To be done:
The data below needs to be returned exactly, line for line.

** start Task data **

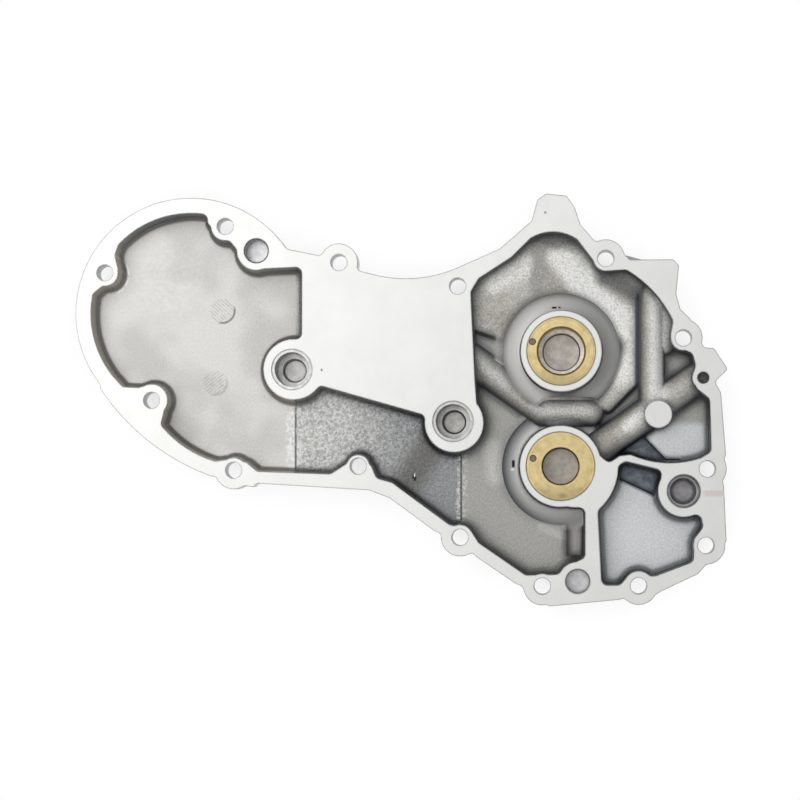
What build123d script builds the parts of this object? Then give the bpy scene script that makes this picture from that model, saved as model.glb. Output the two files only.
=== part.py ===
import os

from build123d import *

os.makedirs("parts", exist_ok=True)

# Heights in mm, all measured down from the gasket face at z = 0
flange_depth = 16.5
chamber_depth = 16.0
ring_depth = 19.0
plateau_depth = 11.0
pad_depth = 21.5
hump_depth = 28.5
dowel_depth = 12.0

# Wall drafts in degrees and the rounding of cast corners in mm
wall_draft = 3.0
pad_draft = 12.0
chamber_root = 1.5
foot_inset = 1.0
outside_edge = 2.5
pad_inset = 3.6
pad_corner_r = 4.0
metal_round = 2.0
cavity_round = 2.6
edge_round = 1.5

# Screws, dowels and the bosses round them
screw_hole_r = 3.35
screw_boss_r = 7.9
screw_seat_r = 5.2
screw_inner_r = 5.2
dowel_r = 4.76
dowel_inner_r = 8.1
chamfer_size = 0.45

# Screw positions, clockwise from the generator end, with the way out for each screw head in degrees
screw_1 = (-189.7, 80.5)
screw_2 = (-139.5, 99.8)
screw_4 = (-92.1, 84.7)
screw_5 = (-42.7, 74.8)
screw_6 = (18.8, 86.2)
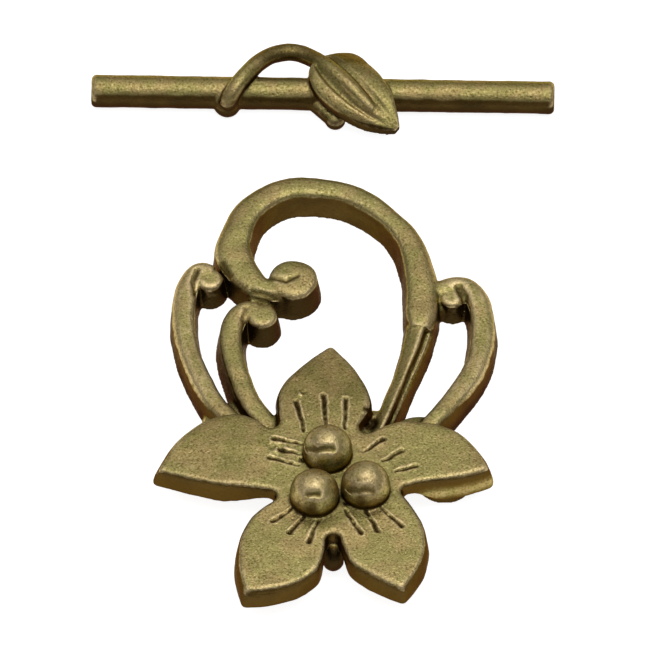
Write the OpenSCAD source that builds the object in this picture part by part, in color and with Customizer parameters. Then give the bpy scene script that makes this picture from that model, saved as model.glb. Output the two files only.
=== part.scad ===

** end Task data **

Solution:
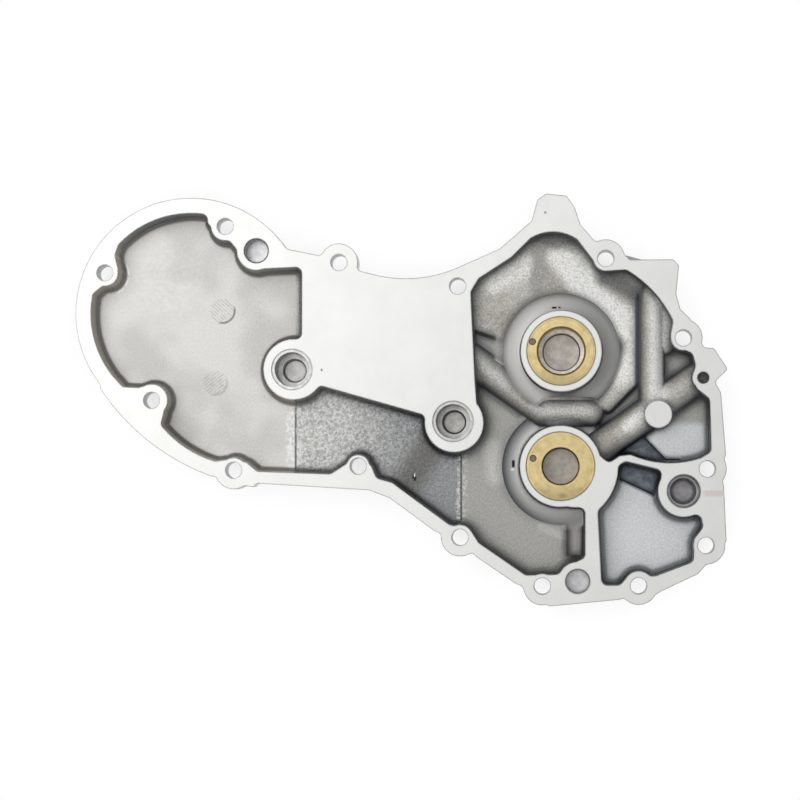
What build123d script builds the parts of this object? Then give the bpy scene script that makes this picture from that model, saved as model.glb. Output the two files only.
=== part.py ===
import os

from build123d import *

os.makedirs("parts", exist_ok=True)

# Heights in mm, all measured down from the gasket face at z = 0
flange_depth = 16.5
chamber_depth = 16.0
ring_depth = 19.0
plateau_depth = 11.0
pad_depth = 21.5
hump_depth = 28.5
dowel_depth = 12.0

# Wall drafts in degrees and the rounding of cast corners in mm
wall_draft = 3.0
pad_draft = 12.0
chamber_root = 1.5
foot_inset = 1.0
outside_edge = 2.5
pad_inset = 3.6
pad_corner_r = 4.0
metal_round = 2.0
cavity_round = 2.6
edge_round = 1.5

# Screws, dowels and the bosses round them
screw_hole_r = 3.35
screw_boss_r = 7.9
screw_seat_r = 5.2
screw_inner_r = 5.2
dowel_r = 4.76
dowel_inner_r = 8.1
chamfer_size = 0.45

# Screw positions, clockwise from the generator end, with the way out for each screw head in degrees
screw_1 = (-189.7, 80.5)
screw_2 = (-139.5, 99.8)
screw_4 = (-92.1, 84.7)
screw_5 = (-42.7, 74.8)
screw_6 = (18.8, 86.2)
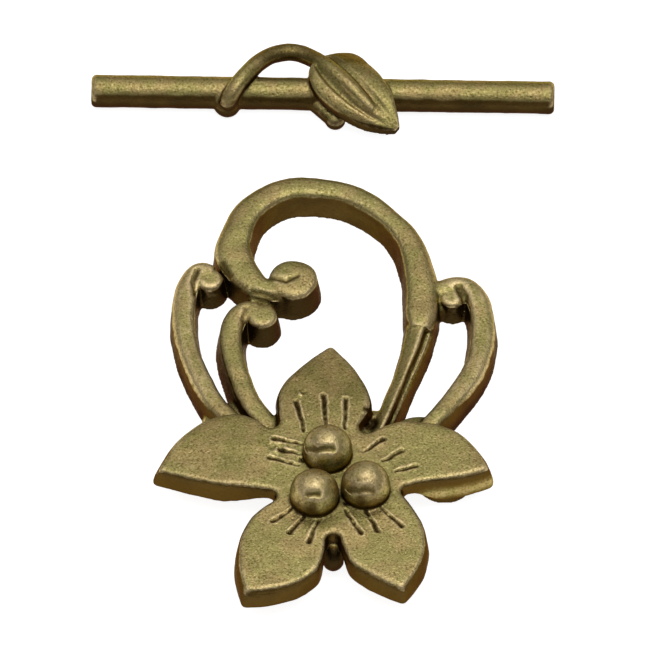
Write the OpenSCAD source that builds the object in this picture part by part, in color and with Customizer parameters. Then give the bpy scene script that makes this picture from that model, saved as model.glb. Output the two files only.
=== part.scad ===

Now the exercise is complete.